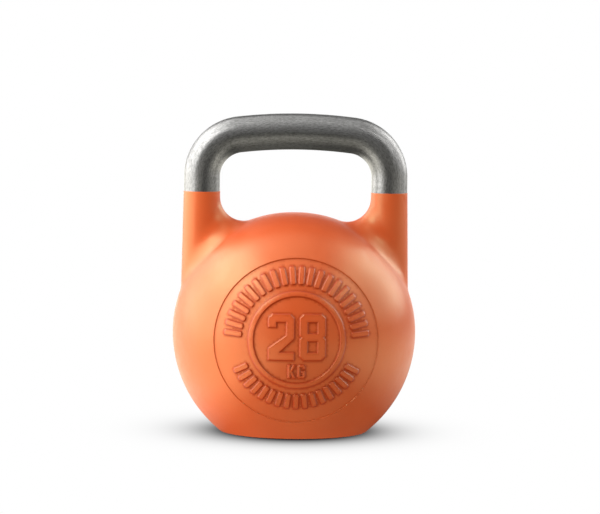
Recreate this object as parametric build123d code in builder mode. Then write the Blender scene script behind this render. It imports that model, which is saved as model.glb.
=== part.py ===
"""Ballasted steel kettlebell, 28 kg, with a bent bar handle pinned into two horns.

Millimetres. +Z is up, the foot stands on z = 0 and the ball's axis is the Z axis.
The numbered front faces -Y.
"""
import os
from math import asin, atan2, cos, degrees, radians, sin, sqrt

from build123d import *

os.makedirs("parts", exist_ok=True)

# Outside
total_height = 280.0
ball_radius = 107.0
ball_centre_z = 87.7
upper_arc_radius = 105.1
lower_arc_radius = 112.0
foot_edge_round = 1.2

# Handle bar and horns
bar_radius = 15.9
leg_x = 82.5
bend_radius = 37.0
arch_radius = 410.0
paint_line_z = 211.0
horn_top_radius = 16.15
horn_draft = 1.0
horn_blend = 20.8

# Spigots and cross pins that hold the handle
spigot_radius = 12.0
spigot_clearance = 0.05
spigot_bottom_z = 151.0
socket_bottom_z = 150.0
pin_radius = 4.0
pin_clearance = 0.02
pin_z = 180.0
pin_half_length = 15.0

# Cavity, top boss and base opening
cavity_radius = 84.8
boss_radius = 20.0
boss_bottom_z = 161.0
stud_radius = 8.0
stud_hole_top_z = 184.0
opening_radius = 46.0
cavity_floor_z = 22.0
ledge_z = 8.5

# Ballast stack, from the top down
disc_count = 8
disc_radius = 44.5
disc_thickness = 15.95
disc_bore_radius = 8.3
pad_radius = 32.0
pad_thickness = 3.0
shim_count = 3
shim_thickness = 1.0
washer_radius = 25.0
washer_thickness = 3.0
spring_washer_radius = 13.0
spring_washer_thickness = 3.5
nut_across_flats = 24.0
nut_height = 8.0
stud_bottom_z = 10.0

# Base closure
plate_radius = 55.8
plate_pocket_radius = 56.0
plate_bottom_z = 1.0
plate_top_z = 7.0
screw_circle_radius = 51.0
screw_count = 6
screw_radius = 2.5
screw_head_radius = 4.6
screw_end_z = 18.0

# Relief on the front and back
relief_z = 89.5
recess_z = 87.3
recess_radius = 70.8
recess_depth = 1.0
raise_height = 1.5
ring_outer_radius = 41.7
ring_inner_radius = 37.3
digit_width = 22.2
digit_height = 39.5
digit_stroke = 6.9
digit_corner = 3.4
digit_gap = 4.6
digit_bottom = -17.0
unit_height = 11.6
unit_width = 6.6
unit_gap = 1.6
unit_bottom = -32.6
block_inner_radius = 47.3
block_outer_radius = 62.3
lower_block_outer_radius = 60.3
block_width = 4.6

# Heights down the stack
stack_top_z = boss_bottom_z - pad_thickness
stack_bottom_z = stack_top_z - disc_count * disc_thickness
shim_bottom_z = stack_bottom_z - shim_count * shim_thickness
washer_bottom_z = shim_bottom_z - washer_thickness
spring_bottom_z = washer_bottom_z - spring_washer_thickness
nut_bottom_z = spring_bottom_z - nut_height

leg_points = [(-leg_x, 0), (leg_x, 0)]


def finish(builder, label):
    """Name a finished sub-part and write its STEP file."""
    builder.part.label = label
    export_step(builder.part, f"parts/{label}.step")


def ball(inset, mode):
    """Solid ball, its surface moved in by inset: slightly flat on top and fuller below."""
    upper = upper_arc_radius - inset
    upper_centre_r = ball_radius - upper_arc_radius
    lower = lower_arc_radius - inset
    lower_centre_r = ball_radius - lower_arc_radius
    foot_r = lower_centre_r + sqrt(lower**2 - ball_centre_z**2)
    foot_angle = degrees(atan2(-ball_centre_z, foot_r - lower_centre_r))
    with BuildSketch(Plane.XZ) as profile:
        with BuildLine():
            Line((0, 0), (foot_r, 0))
            CenterArc((lower_centre_r, ball_centre_z), lower, foot_angle, -foot_angle)
            CenterArc((upper_centre_r, ball_centre_z), upper, 0, 90)
            Polyline((upper_centre_r, ball_centre_z + upper), (0, ball_centre_z + upper), (0, 0))
        make_face()
    revolve(profile.sketch, axis=Axis.Z, mode=mode)


def digit_two(left, bottom):
    """Block numeral 2, its lower left corner at (left, bottom)."""
    w, h, s, c = digit_width, digit_height, digit_stroke, digit_corner
    outline = [
        (0, 0), (w, 0), (w, s), (s + 2.8, s), (w, h / 2 - 1.0), (w, h - c), (w - c, h), (c, h),
        (0, h - c), (0, h - s - 4.5), (s, h - s - 4.5), (s, h - s), (w - s, h - s),
        (w - s, h / 2 + 1.8), (0, s + 3.4),
    ]
    Polygon(*[(left + x, bottom + y) for x, y in outline], align=None)


def digit_eight(left, bottom):
    """Block numeral 8 with a nipped waist and two counters."""
    w, h, s, c = digit_width, digit_height, digit_stroke, digit_corner
    nip = 1.7
    outline = [
        (c, 0), (w - c, 0), (w, c), (w, h / 2 - nip), (w - nip, h / 2), (w, h / 2 + nip),
        (w, h - c), (w - c, h), (c, h), (0, h - c), (0, h / 2 + nip), (nip, h / 2),
        (0, h / 2 - nip), (0, c),
    ]
    Polygon(*[(left + x, bottom + y) for x, y in outline], align=None)
    counter_height = (h - 3 * s) / 2
    with Locations(
        (left + w / 2, bottom + s + counter_height / 2),
        (left + w / 2, bottom + h - s - counter_height / 2),
    ):
        Rectangle(w - 2 * s, counter_height, mode=Mode.SUBTRACT)


def unit_letters(left, bottom):
    """Small block letters for the unit of weight."""
    w, h, s, c = unit_width, unit_height, 2.1, 1.3
    first = [
        (0, 0), (s, 0), (s, 4.5), (4.2, 0), (w, 0), (3.8, 6.0), (6.5, h), (4.1, h), (s, 7.5),
        (s, h), (0, h),
    ]
    second = [
        (c, 0), (w - c, 0), (w, c), (w, 6.3), (3.5, 6.3), (3.5, 4.4), (w - s, 4.4), (w - s, s),
        (s, s), (s, h - s), (w - s, h - s), (w - s, 8.3), (w, 8.3), (w, h - c), (w - c, h),
        (c, h), (0, h - c), (0, c),
    ]
    Polygon(*[(left + x, bottom + y) for x, y in first], align=None)
    Polygon(*[(left + w + unit_gap + x, bottom + y) for x, y in second], align=None)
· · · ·
WHAT TO WORK ON
Lines from the start of the material above through the line containing "foot_edge_round = 1.2" are to be duplicated exactly, and only those.

FINAL RESULT
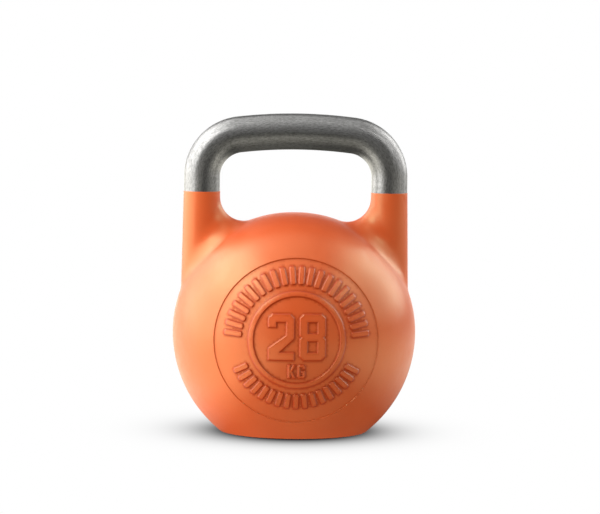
Recreate this object as parametric build123d code in builder mode. Then write the Blender scene script behind this render. It imports that model, which is saved as model.glb.
=== part.py ===
"""Ballasted steel kettlebell, 28 kg, with a bent bar handle pinned into two horns.

Millimetres. +Z is up, the foot stands on z = 0 and the ball's axis is the Z axis.
The numbered front faces -Y.
"""
import os
from math import asin, atan2, cos, degrees, radians, sin, sqrt

from build123d import *

os.makedirs("parts", exist_ok=True)

# Outside
total_height = 280.0
ball_radius = 107.0
ball_centre_z = 87.7
upper_arc_radius = 105.1
lower_arc_radius = 112.0
foot_edge_round = 1.2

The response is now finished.